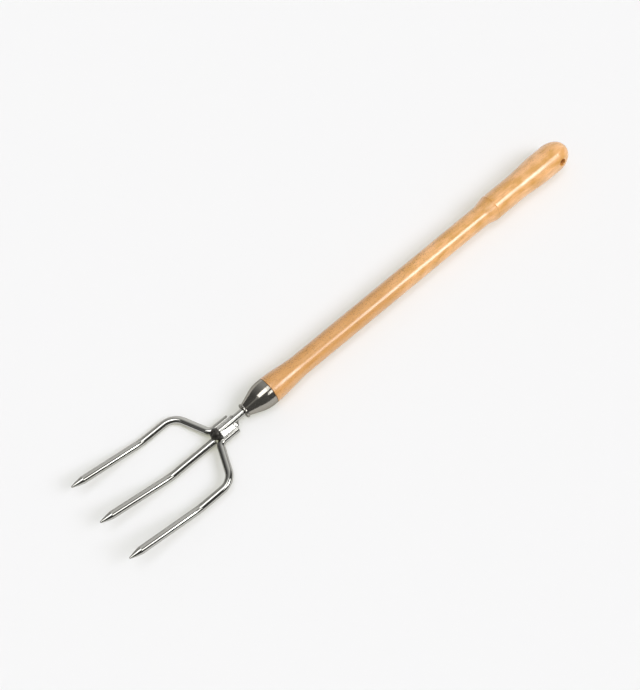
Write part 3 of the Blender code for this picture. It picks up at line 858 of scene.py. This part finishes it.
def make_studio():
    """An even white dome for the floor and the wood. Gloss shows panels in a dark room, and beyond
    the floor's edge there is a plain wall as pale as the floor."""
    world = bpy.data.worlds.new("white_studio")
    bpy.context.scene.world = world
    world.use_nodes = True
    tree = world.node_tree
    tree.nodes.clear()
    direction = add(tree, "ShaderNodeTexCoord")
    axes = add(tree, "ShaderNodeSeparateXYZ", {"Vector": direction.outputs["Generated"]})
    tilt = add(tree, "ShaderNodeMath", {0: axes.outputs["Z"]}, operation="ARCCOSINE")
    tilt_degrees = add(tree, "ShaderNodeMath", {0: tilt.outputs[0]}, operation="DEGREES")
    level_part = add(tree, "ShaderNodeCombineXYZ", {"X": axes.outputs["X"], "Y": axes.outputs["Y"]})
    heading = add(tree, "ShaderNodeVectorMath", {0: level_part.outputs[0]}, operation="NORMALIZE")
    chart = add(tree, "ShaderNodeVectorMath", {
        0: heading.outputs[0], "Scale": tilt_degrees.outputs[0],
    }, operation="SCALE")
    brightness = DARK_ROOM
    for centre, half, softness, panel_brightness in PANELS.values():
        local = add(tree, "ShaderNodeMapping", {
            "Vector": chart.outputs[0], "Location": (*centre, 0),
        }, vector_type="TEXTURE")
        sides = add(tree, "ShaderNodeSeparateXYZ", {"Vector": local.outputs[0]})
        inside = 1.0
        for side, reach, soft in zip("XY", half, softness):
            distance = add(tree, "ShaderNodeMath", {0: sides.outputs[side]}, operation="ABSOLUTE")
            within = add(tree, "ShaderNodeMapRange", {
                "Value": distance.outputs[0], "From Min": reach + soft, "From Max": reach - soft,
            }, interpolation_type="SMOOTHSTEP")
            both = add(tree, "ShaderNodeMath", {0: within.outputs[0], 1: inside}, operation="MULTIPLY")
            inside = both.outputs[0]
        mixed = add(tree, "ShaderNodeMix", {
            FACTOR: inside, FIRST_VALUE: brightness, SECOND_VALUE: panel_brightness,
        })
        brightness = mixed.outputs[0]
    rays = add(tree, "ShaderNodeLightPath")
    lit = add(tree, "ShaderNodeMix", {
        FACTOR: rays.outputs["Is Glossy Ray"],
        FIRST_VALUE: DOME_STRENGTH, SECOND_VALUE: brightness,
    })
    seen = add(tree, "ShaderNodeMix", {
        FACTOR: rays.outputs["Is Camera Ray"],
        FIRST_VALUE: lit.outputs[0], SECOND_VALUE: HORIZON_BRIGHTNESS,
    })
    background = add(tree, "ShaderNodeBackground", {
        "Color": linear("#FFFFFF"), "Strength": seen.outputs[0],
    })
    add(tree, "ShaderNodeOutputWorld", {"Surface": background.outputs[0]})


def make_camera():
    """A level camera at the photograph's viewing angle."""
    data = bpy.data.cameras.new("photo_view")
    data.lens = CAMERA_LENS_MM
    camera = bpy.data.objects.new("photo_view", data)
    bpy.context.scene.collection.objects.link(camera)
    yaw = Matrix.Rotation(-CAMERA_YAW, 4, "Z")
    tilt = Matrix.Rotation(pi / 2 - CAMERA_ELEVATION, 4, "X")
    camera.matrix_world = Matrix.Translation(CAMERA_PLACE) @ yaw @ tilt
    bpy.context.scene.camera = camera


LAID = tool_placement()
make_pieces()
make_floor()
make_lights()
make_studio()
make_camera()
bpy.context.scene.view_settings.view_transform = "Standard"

▶ _Direction_
Write the data out again in full and exactly.

▶ _Final result_
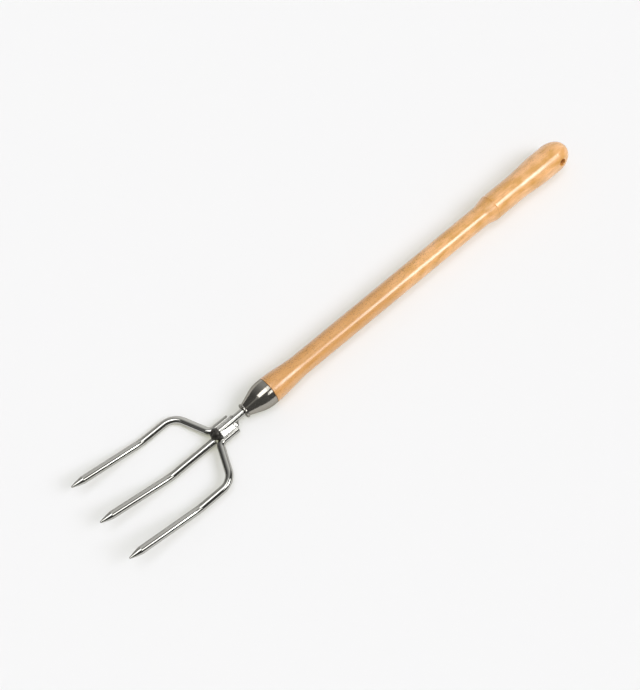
Write part 3 of the Blender code for this picture. It picks up at line 858 of scene.py. This part finishes it.
def make_studio():
    """An even white dome for the floor and the wood. Gloss shows panels in a dark room, and beyond
    the floor's edge there is a plain wall as pale as the floor."""
    world = bpy.data.worlds.new("white_studio")
    bpy.context.scene.world = world
    world.use_nodes = True
    tree = world.node_tree
    tree.nodes.clear()
    direction = add(tree, "ShaderNodeTexCoord")
    axes = add(tree, "ShaderNodeSeparateXYZ", {"Vector": direction.outputs["Generated"]})
    tilt = add(tree, "ShaderNodeMath", {0: axes.outputs["Z"]}, operation="ARCCOSINE")
    tilt_degrees = add(tree, "ShaderNodeMath", {0: tilt.outputs[0]}, operation="DEGREES")
    level_part = add(tree, "ShaderNodeCombineXYZ", {"X": axes.outputs["X"], "Y": axes.outputs["Y"]})
    heading = add(tree, "ShaderNodeVectorMath", {0: level_part.outputs[0]}, operation="NORMALIZE")
    chart = add(tree, "ShaderNodeVectorMath", {
        0: heading.outputs[0], "Scale": tilt_degrees.outputs[0],
    }, operation="SCALE")
    brightness = DARK_ROOM
    for centre, half, softness, panel_brightness in PANELS.values():
        local = add(tree, "ShaderNodeMapping", {
            "Vector": chart.outputs[0], "Location": (*centre, 0),
        }, vector_type="TEXTURE")
        sides = add(tree, "ShaderNodeSeparateXYZ", {"Vector": local.outputs[0]})
        inside = 1.0
        for side, reach, soft in zip("XY", half, softness):
            distance = add(tree, "ShaderNodeMath", {0: sides.outputs[side]}, operation="ABSOLUTE")
            within = add(tree, "ShaderNodeMapRange", {
                "Value": distance.outputs[0], "From Min": reach + soft, "From Max": reach - soft,
            }, interpolation_type="SMOOTHSTEP")
            both = add(tree, "ShaderNodeMath", {0: within.outputs[0], 1: inside}, operation="MULTIPLY")
            inside = both.outputs[0]
        mixed = add(tree, "ShaderNodeMix", {
            FACTOR: inside, FIRST_VALUE: brightness, SECOND_VALUE: panel_brightness,
        })
        brightness = mixed.outputs[0]
    rays = add(tree, "ShaderNodeLightPath")
    lit = add(tree, "ShaderNodeMix", {
        FACTOR: rays.outputs["Is Glossy Ray"],
        FIRST_VALUE: DOME_STRENGTH, SECOND_VALUE: brightness,
    })
    seen = add(tree, "ShaderNodeMix", {
        FACTOR: rays.outputs["Is Camera Ray"],
        FIRST_VALUE: lit.outputs[0], SECOND_VALUE: HORIZON_BRIGHTNESS,
    })
    background = add(tree, "ShaderNodeBackground", {
        "Color": linear("#FFFFFF"), "Strength": seen.outputs[0],
    })
    add(tree, "ShaderNodeOutputWorld", {"Surface": background.outputs[0]})


def make_camera():
    """A level camera at the photograph's viewing angle."""
    data = bpy.data.cameras.new("photo_view")
    data.lens = CAMERA_LENS_MM
    camera = bpy.data.objects.new("photo_view", data)
    bpy.context.scene.collection.objects.link(camera)
    yaw = Matrix.Rotation(-CAMERA_YAW, 4, "Z")
    tilt = Matrix.Rotation(pi / 2 - CAMERA_ELEVATION, 4, "X")
    camera.matrix_world = Matrix.Translation(CAMERA_PLACE) @ yaw @ tilt
    bpy.context.scene.camera = camera


LAID = tool_placement()
make_pieces()
make_floor()
make_lights()
make_studio()
make_camera()
bpy.context.scene.view_settings.view_transform = "Standard"